* _DATA SECTION_:
================

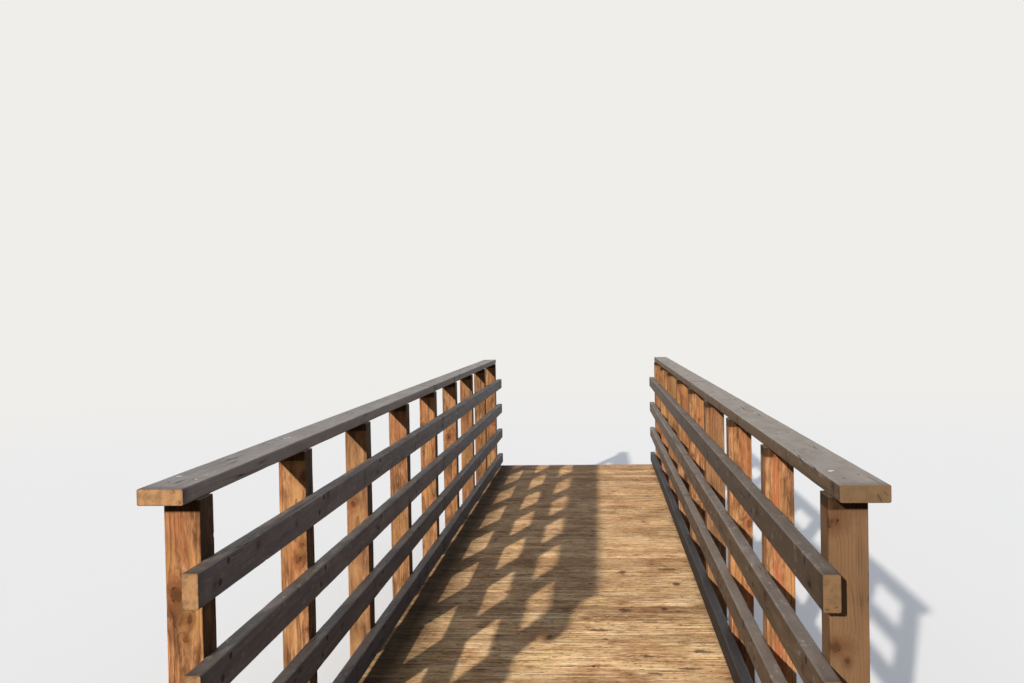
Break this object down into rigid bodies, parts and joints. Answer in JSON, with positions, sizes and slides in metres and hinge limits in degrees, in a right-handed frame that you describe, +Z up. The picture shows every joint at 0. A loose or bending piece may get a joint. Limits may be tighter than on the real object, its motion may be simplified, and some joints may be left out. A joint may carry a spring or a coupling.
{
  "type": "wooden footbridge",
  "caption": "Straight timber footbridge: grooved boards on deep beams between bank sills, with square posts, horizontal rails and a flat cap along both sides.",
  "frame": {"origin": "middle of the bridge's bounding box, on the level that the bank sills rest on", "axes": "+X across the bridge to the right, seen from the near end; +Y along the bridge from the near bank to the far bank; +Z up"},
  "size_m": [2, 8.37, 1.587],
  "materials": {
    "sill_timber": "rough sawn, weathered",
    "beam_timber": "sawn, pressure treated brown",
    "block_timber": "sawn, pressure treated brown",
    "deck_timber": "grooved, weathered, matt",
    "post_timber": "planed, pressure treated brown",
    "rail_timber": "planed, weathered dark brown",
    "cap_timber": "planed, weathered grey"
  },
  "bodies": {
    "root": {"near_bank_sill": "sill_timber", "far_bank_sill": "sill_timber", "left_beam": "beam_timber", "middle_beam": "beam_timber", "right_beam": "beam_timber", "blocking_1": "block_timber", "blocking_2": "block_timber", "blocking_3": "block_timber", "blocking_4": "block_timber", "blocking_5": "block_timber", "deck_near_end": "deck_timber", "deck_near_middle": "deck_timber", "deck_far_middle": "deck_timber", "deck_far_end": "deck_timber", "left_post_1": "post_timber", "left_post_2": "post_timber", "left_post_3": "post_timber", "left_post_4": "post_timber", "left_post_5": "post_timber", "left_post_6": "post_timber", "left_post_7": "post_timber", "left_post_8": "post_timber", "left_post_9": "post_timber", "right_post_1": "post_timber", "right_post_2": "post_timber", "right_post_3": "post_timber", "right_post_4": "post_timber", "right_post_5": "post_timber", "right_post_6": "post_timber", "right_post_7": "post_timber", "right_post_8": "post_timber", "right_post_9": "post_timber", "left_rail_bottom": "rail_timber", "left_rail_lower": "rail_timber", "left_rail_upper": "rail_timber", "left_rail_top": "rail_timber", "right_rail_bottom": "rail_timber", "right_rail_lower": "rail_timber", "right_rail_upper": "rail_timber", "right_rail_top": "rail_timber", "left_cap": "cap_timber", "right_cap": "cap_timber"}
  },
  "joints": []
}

================

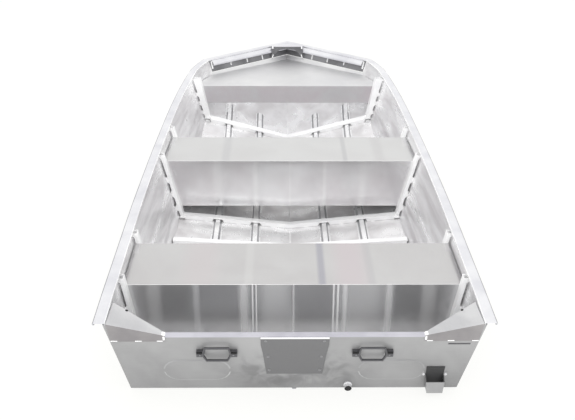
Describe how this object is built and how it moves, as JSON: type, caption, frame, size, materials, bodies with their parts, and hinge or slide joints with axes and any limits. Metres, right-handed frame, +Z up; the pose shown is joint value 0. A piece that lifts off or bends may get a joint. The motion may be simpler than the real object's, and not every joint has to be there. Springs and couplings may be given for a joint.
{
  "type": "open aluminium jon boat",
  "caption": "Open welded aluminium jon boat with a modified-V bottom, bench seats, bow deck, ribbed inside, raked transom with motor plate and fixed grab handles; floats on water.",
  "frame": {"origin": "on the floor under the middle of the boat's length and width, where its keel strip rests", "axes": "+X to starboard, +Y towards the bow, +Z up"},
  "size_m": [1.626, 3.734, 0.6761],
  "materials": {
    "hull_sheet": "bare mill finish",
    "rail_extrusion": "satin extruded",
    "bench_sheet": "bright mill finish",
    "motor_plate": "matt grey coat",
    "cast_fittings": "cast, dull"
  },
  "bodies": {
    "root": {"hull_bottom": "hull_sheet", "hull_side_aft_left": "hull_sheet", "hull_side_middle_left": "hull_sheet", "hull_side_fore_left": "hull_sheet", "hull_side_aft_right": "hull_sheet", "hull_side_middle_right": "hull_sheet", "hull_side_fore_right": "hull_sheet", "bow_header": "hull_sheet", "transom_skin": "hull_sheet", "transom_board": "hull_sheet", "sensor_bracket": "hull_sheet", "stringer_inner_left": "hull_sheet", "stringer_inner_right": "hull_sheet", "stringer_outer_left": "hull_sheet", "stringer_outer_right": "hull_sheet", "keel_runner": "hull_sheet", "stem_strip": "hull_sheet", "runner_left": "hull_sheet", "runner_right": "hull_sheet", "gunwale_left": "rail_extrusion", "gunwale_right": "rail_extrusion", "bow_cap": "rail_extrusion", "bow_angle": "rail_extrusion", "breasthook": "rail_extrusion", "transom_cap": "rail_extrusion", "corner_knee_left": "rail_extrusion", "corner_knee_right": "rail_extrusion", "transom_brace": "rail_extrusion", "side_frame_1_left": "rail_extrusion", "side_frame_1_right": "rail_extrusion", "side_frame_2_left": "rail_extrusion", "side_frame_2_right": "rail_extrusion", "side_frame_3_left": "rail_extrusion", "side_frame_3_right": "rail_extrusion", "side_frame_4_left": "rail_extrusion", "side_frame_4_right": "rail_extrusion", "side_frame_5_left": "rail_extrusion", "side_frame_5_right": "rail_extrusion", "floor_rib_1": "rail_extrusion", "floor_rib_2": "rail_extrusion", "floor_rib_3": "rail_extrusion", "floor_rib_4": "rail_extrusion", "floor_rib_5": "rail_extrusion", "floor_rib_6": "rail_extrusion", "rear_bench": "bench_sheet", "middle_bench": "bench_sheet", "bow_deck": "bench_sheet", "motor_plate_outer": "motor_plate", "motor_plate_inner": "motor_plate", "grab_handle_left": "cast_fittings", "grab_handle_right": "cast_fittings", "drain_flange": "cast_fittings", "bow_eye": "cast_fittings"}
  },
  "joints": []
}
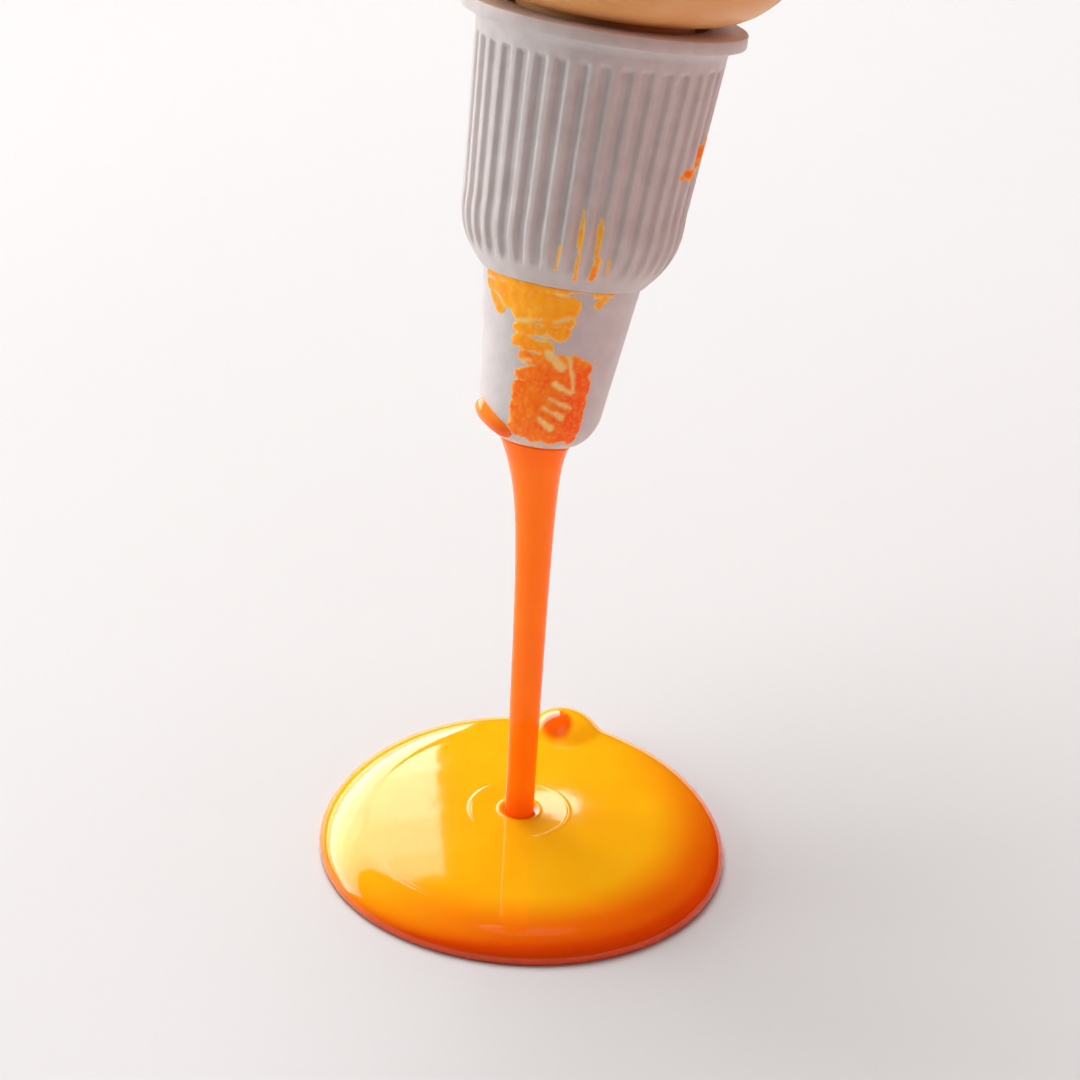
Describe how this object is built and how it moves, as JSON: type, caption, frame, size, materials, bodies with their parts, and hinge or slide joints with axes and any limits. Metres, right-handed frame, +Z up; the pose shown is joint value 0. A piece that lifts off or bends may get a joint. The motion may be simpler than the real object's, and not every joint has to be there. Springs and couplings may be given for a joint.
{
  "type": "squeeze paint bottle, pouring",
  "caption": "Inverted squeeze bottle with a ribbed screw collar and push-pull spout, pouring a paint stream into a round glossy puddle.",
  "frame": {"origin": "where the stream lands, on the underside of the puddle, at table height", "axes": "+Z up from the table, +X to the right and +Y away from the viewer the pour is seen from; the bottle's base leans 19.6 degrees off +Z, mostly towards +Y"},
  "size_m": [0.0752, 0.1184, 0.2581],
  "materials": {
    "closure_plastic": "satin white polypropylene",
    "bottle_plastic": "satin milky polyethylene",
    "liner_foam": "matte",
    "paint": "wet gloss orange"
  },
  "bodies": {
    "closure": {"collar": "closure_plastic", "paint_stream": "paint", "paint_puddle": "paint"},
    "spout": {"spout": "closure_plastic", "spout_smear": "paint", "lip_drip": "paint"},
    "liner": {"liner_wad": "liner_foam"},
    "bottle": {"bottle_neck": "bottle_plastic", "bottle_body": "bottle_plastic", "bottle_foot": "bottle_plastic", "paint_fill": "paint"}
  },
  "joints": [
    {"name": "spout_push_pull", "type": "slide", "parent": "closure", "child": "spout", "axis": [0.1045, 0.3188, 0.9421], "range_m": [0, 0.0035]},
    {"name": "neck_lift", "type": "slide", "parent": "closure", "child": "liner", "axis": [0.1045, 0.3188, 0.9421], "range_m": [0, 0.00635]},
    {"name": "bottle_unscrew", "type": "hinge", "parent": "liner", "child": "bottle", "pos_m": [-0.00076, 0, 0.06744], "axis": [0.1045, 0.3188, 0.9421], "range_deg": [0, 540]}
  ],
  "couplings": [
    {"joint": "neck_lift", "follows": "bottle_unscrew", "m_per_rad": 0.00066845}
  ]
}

================

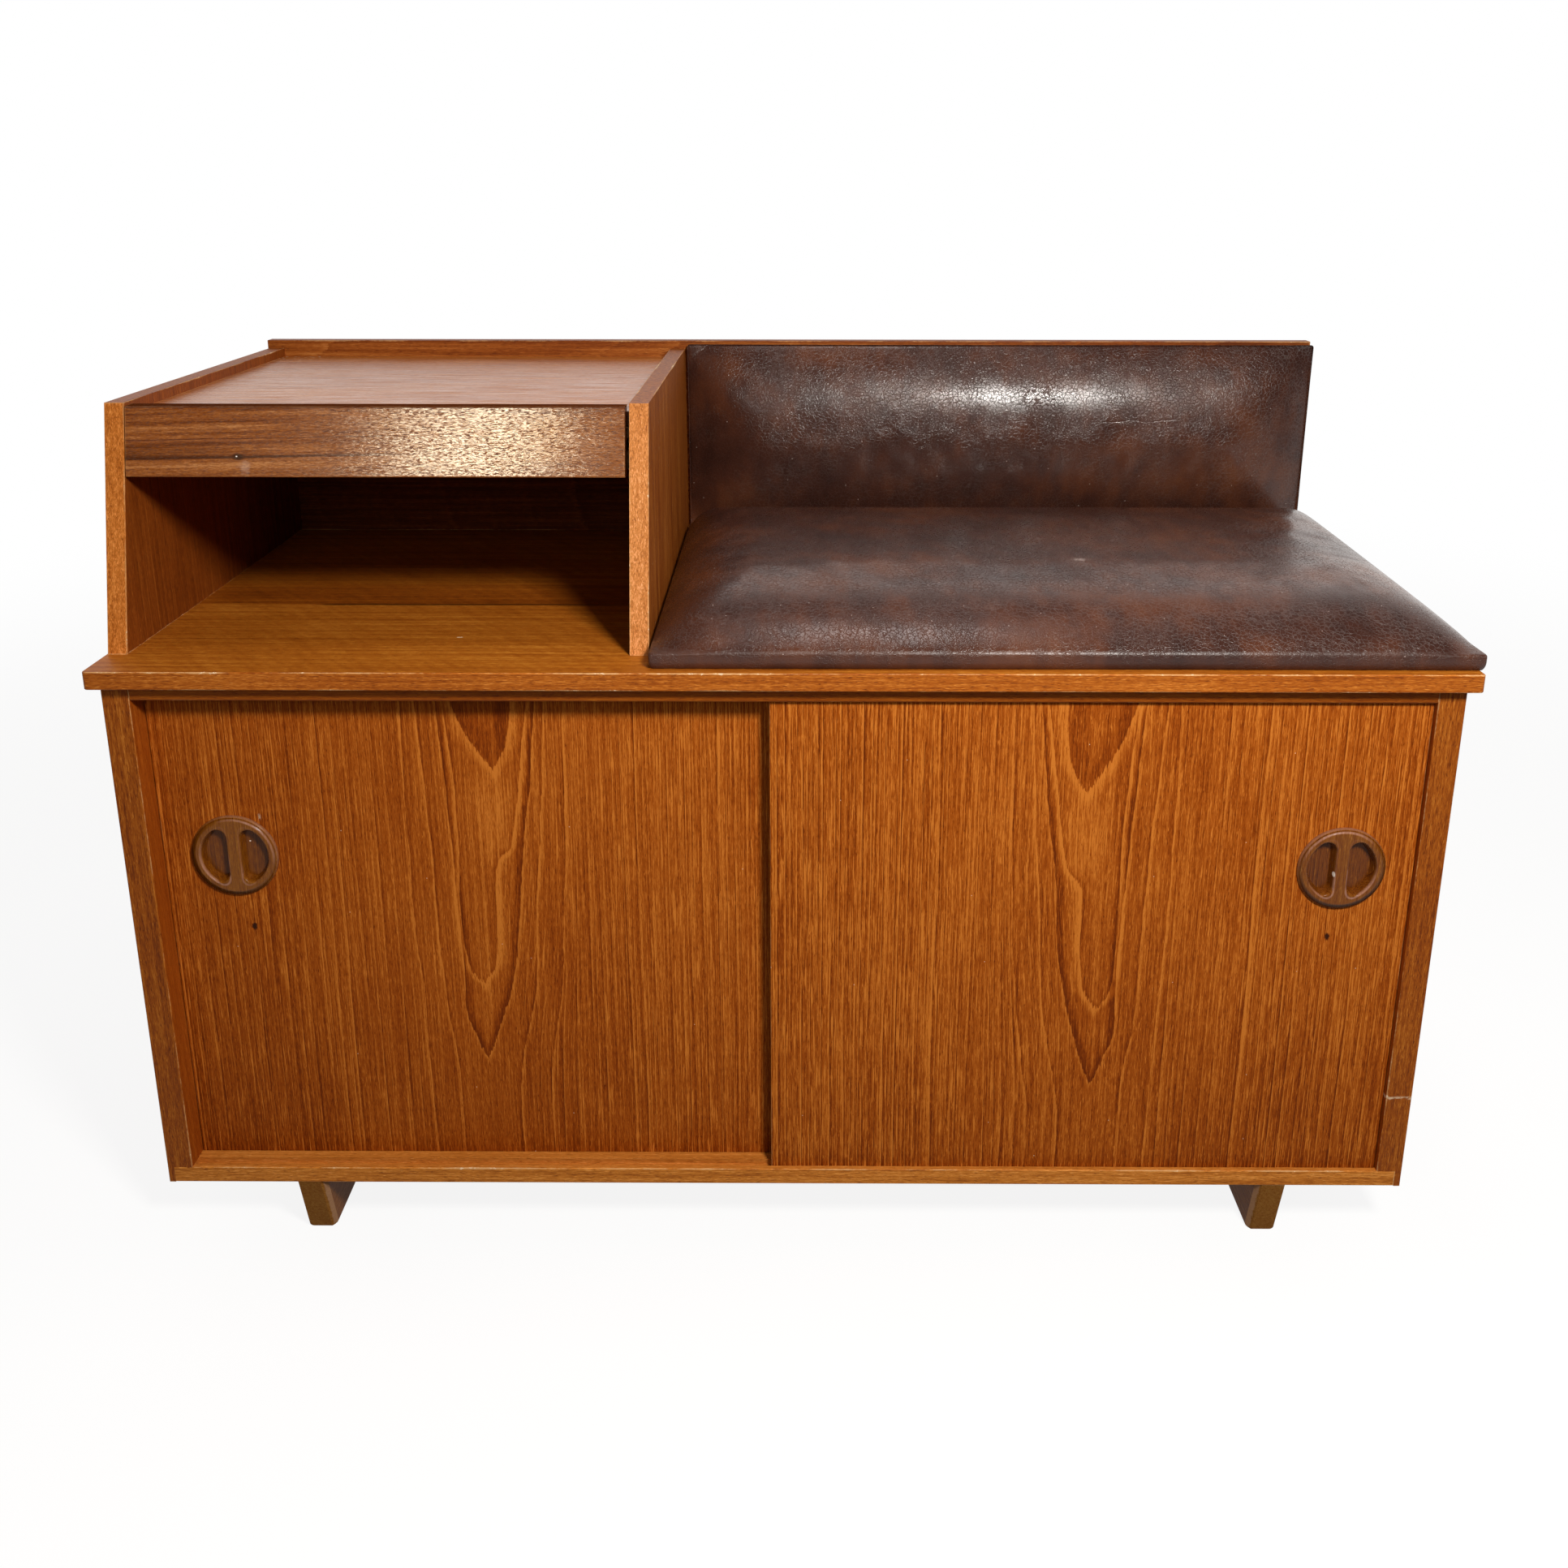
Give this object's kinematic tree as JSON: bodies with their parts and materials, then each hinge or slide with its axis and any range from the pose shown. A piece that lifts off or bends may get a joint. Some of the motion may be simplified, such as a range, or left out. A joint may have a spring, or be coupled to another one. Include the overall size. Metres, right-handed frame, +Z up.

================

* _TASK DETAILS_:
Every line in the data that holds "into" should be copied out.

* _THE RESPONSE_:
Break this object down into rigid bodies, parts and joints. Answer in JSON, with positions, sizes and slides in metres and hinge limits in degrees, in a right-handed frame that you describe, +Z up. The picture shows every joint at 0. A loose or bending piece may get a joint. Limits may be tighter than on the real object, its motion may be simplified, and some joints may be left out. A joint may carry a spring or a coupling.
  "caption": "Inverted squeeze bottle with a ribbed screw collar and push-pull spout, pouring a paint stream into a round glossy puddle.",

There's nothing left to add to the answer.